First, a static site must be compiled (built) before deployment, and our build times ballooned from just a few minutes to over 30 minutes, most of which time was spent processing these new data queries and subsequent transformations. This slowed down our development process and hindered our productivity.

Second, the builds taxed our local computer memory and that of our hosting service, Federalist, crashing builds and limiting the number of concurrent builds we could run.

Third, we’re transferring to the user’s computer all the data for a given page at once, as opposed to accessing from a database only what the user requests at any given time.

And finally, we’ve been contemplating the idea of adding lease-level data to the site (based on user research), which would include tens of thousands of additional data points. We weren’t going to be able to manage this much data with our current setup.

We needed another solution.

Static is still our JAM(Stack)

Among the evolutions of static site generation is the idea of the JAMStack (JavaScript, APIs, Markup) and content mesh. Basically, these concepts and associated technologies allow us to keep our front end static, prebuilt in roughly the same way it is now. We can then use APIs (Application Programming Interface) to pull in our site data from a database or third-party service.

This model gives us most of the flexibility and advantages of static sites, while allowing us to address the limitations of managing all of our data statically. So instead of incorporating our data and queries in our build process, we can abstract them out to a database and query layer, while keeping our front end mostly the same. We can structure and transform our data outside the build process, which cuts down on build time for our development team, and we can query data from the database on client request, which improves performance for users.

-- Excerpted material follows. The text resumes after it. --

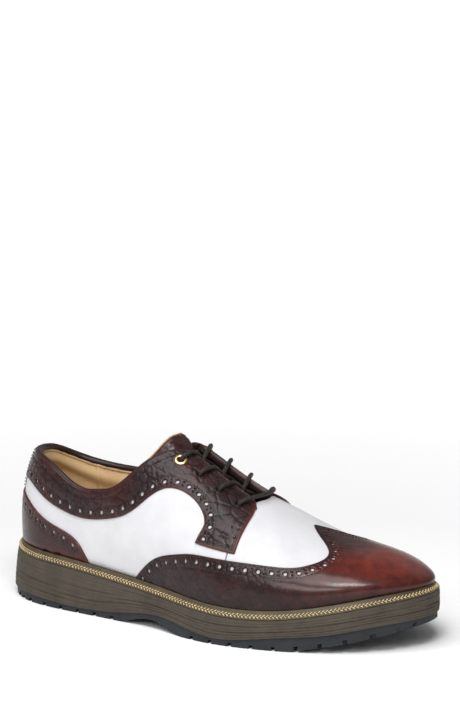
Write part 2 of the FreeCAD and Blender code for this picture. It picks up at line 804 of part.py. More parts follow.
def rounded_wire(points):
    """Straight runs joined by tangent arcs."""
    edges = []
    radii = []
    start = points[0]
    for i in range(1, len(points) - 1):
        here = points[i]
        back = points[i - 1] - here
        ahead = points[i + 1] - here
        run = min(back.Length, ahead.Length)
        back.normalize()
        ahead.normalize()
        turned = math.pi - math.acos(max(-1.0, min(1.0, back.dot(ahead))))
        radius = min(0.45 * run / math.tan(turned / 2), LARGEST_BEND)
        cut = radius * math.tan(turned / 2)
        first = here + back * cut
        second = here + ahead * cut
        towards = (back + ahead).normalize()
        middle = here + towards * (radius / math.cos(turned / 2) - radius)
        edges.append(Part.LineSegment(start, first).toShape())
        edges.append(Part.Arc(first, middle, second).toShape())
        radii.append(radius)
        start = second
    edges.append(Part.LineSegment(start, points[-1]).toShape())
    return Part.Wire(edges), radii


def shoelace():
    wire, radii = rounded_wire(lace_route())
    print("lace length %.0f, smallest radius %.1f" % (wire.Length, min(radii)))
    first = wire.Edges[0]
    direction = first.tangentAt(first.FirstParameter)
    circle = Part.Wire([Part.makeCircle(LACE_RADIUS, lace_route()[0], direction)])
    tube = wire.makePipeShell([circle], True, True)
    print("lace volume share %.3f" % (tube.Volume / (math.pi * LACE_RADIUS ** 2 * wire.Length)))
    return tube


def aglets():
    route = lace_route()
    pieces = []
    for end, before in ((route[0], route[1]), (route[-1], route[-2])):
        along = (end - before).normalize()
        pieces.append(Part.makeCylinder(AGLET_RADIUS, AGLET_LENGTH, end, along))
    return Part.makeCompound(pieces)


# ------------------------------------------------------------------ all nodes
def all_nodes():
    nodes = {
        "outsole": outsole,
        "midsole": midsole,
        "welt": welt,
        "welt_stitching": welt_stitching,
        "insole_board": insole_board,
        "bottom_filler": bottom_filler,
        "shank": shank,
        "footbed": footbed,
        "heel_pad": lambda: heel_pad_blank(0.0),
        "quarter_lateral": lambda: drill_holes(quarter(-1)),
        "quarter_medial": lambda: drill_holes(quarter(1)),
        "quarter_lining": lambda: drill_holes(quarter_lining()),
        "vamp": lambda: domed_piece(vamp_rear, lowest_edge, LEATHER),
        "vamp_interlining": lambda: domed_piece(lining_rear, lining_low, STIFFENER),
        "vamp_lining": lambda: domed_piece(lining_rear, lining_low, LINING),
        "wing_tip": lambda: domed_piece(wing_rear, wing_low, OVERLAY, 30, 24),
        "collar_facing_lateral": lambda: drill_holes(collar_facing(-1)),
        "collar_facing_medial": lambda: drill_holes(collar_facing(1)),
        "facing_stay_lateral": lambda: drill_holes(facing_stay(-1)),
        "facing_stay_medial": lambda: drill_holes(facing_stay(1)),
        "heel_foxing": heel_foxing,
        "backstay": backstay,
        "heel_counter": heel_counter,
        "collar_padding": collar_padding,
        "topline_binding": topline_binding,
        "tongue_outer": tongue_outer,
        "tongue_padding": tongue_padding,
        "tongue_lining": tongue_lining,
        "top_eyelets": top_eyelets,
        "blind_eyelets": blind_eyelets,
        "shoelace": shoelace,
        "aglets": aglets,
    }
    return nodes


def main():
    os.makedirs("parts", exist_ok=True)
    for name, make in all_nodes().items():
        shape = make()
        shape.translate(Vec(0, CENTRE_SHIFT_Y, 0))
        box = shape.BoundBox
        print("%-24s solids %3d valid %s vol %9.1f  x %.1f..%.1f y %.1f..%.1f z %.1f..%.1f" % (
            name, len(shape.Solids), shape.isValid(), shape.Volume,
            box.XMin, box.XMax, box.YMin, box.YMax, box.ZMin, box.ZMax))
        shape.exportStep("parts/%s.step" % name)


main()
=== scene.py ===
import math

import bpy
import numpy as np
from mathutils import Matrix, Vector, geometry, kdtree


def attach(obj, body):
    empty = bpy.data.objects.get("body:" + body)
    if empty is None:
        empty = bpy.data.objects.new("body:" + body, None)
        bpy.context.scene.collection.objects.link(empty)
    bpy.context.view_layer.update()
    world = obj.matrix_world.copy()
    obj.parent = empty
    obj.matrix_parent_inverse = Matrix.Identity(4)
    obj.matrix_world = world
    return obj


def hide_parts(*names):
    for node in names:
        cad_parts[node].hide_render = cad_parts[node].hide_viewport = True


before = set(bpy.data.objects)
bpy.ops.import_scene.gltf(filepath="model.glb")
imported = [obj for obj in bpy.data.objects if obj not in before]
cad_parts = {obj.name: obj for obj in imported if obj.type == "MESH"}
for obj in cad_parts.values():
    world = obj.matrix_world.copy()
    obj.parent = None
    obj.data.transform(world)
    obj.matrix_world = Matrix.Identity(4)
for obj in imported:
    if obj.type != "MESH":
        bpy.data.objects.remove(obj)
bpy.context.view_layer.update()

# Golf shoe.  The making works in millimetres in the part's own frame; place() turns them
# into the row frame's metres.  turn goes from the toe (-1) along the lateral side to the heel
# (0) and along the medial side back to the toe (1); height 0 is the feather line at the welt
# and 1 the ridge over the foot.
MM = 0.001
SHIFT_Y = 5.3
TURN_MM, HEIGHT_MM = 330, 95  # about how long one unit of turn and of height is


# ------------------------------------------------------------------ small helpers
def smooth(low, high, value):
    share = np.clip((np.asarray(value, float) - low) / (high - low), 0, 1)
    return share * share * (3 - 2 * share)


def quarter_round(distance, radius):
    """Profile of a rounded edge: 0 at the edge, 1 from radius inwards."""
    return np.sqrt(np.clip(1 - (1 - np.clip(distance / radius, 0, 1)) ** 2, 0, 1))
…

And while we’re still managing mostly static assets, that doesn’t mean we’re restricted to static content. More and more static site generators allow best-of-both-world static assets supplemented with dynamic content. To take advantage of this, we needed to configure an API to access our content.

Querying the data with GraphQL

We’re already using GraphQL in the context of Gatsby to query site data at build time, and the fact that we can use it to also query dynamic data is one of the reasons we chose Gatsby in the first place.

export const query = graphql`
  query BetaQuery {
   offshore_data:allMarkdownRemark (filter:{fileAbsolutePath: {regex: "/offshore_regions/"}} sort:{fields: [frontmatter___title], order: ASC}) {
      offshore_regions:edges {
        offshore_region:node {
          frontmatter {
            title
            unique_id
            permalink
            is_cropped
          }
        }
      }
    }
    states_data:allMarkdownRemark (filter:{fileAbsolutePath: {regex: "/states/"}} sort:{fields: [frontmatter___title], order: ASC}) {
      states:edges {
        state:node {
          frontmatter {
            title
            unique_id
            is_cropped
          }
        }
      }
    }
    OilVolumes:allProductVolumesMonthly (
      filter:{ProductName:{eq: "Oil"}}
      sort:{fields:[ProductionDate], order: DESC}
    ) {
      volumes:edges {
        data:node {
          LandCategory
          OnshoreOffshore
          Volume
          ProductionMonth
          DisplayMonth
          ProductionYear
          DisplayYear
          ProductionDate
          Units
          LongUnits
          ProductName
          LandCategory_OnshoreOffshore
        }
      }
    }

A portion of our homepage GraphQL query

We selected Hasura for real-time GraphQL queries, which can render either server-side or client-side. Hasura provides a robust API for any schema, provided it can be migrated to a Postgres database. In addition, this model allows us to have one GraphQL schema that can serve and cache multiple data sources. It becomes the source of truth for all of our data queries.

There are multiple advantages to using Hasura as a real-time GraphQL service:

explore and test queries with GraphiQL IDE (also available in Gatsby)
ability to make dynamic API calls from the client
visualize data structure and relationships
summarize data and create custom data views
access multiple outside services and data sources
modify and update data through mutations
manage user authentication to access data

Hasura allows us to store and customize our business logic in views, instead of hard-coding it in our app. This makes for a much more flexible developer experience, and we can test alternative presentations of the data without rewriting our code. With Hasura, we can also access multiple outside services and stitch them together seamlessly for users.

The GraphiQL IDE, where we can query our data with GraphQL

Storing and structuring the data

Since Hasura provides seamless integration to make a database available to Gatsby via GraphQL, it made sense to provide all the structured data through this interface. To accomplish this, we structured the data as a star schema within a database from the existing spreadsheets. This allows for flexible, simplified queries that match evolving business logic. We also realized performance gains through our data structure.

Our star schema consists of three fact tables: one each for revenue, disbursements, and production. From those, we have three dimension tables: period (when), location (where) and commodity (what). With this schema, we can easily and efficiently access or aggregate the data at the level we want.

Part of our data model, as visualized with GraphQL Voyager

Federalist to cloud.gov

Moving to a database means migrating away from our excellent static-site hosting service, Federalist. We were one of Federalist’s first customers, and it has been a reliable service that allows us to focus on our content instead of worrying about compliance and servers.

Thankfully, we have a database-friendly alternative in the form of cloud.gov. We get the same compliance benefits, but we’ll have the ability to host our Hasura and database services using Docker containers in the cloud.

Conclusion

We’re in the middle of all of this right now. We’ve configured our data within Hasura, but we have yet to migrate to cloud.gov and deploy the site using these services. We’ll share more as we go along, but you can track our progress at our GitHub repository.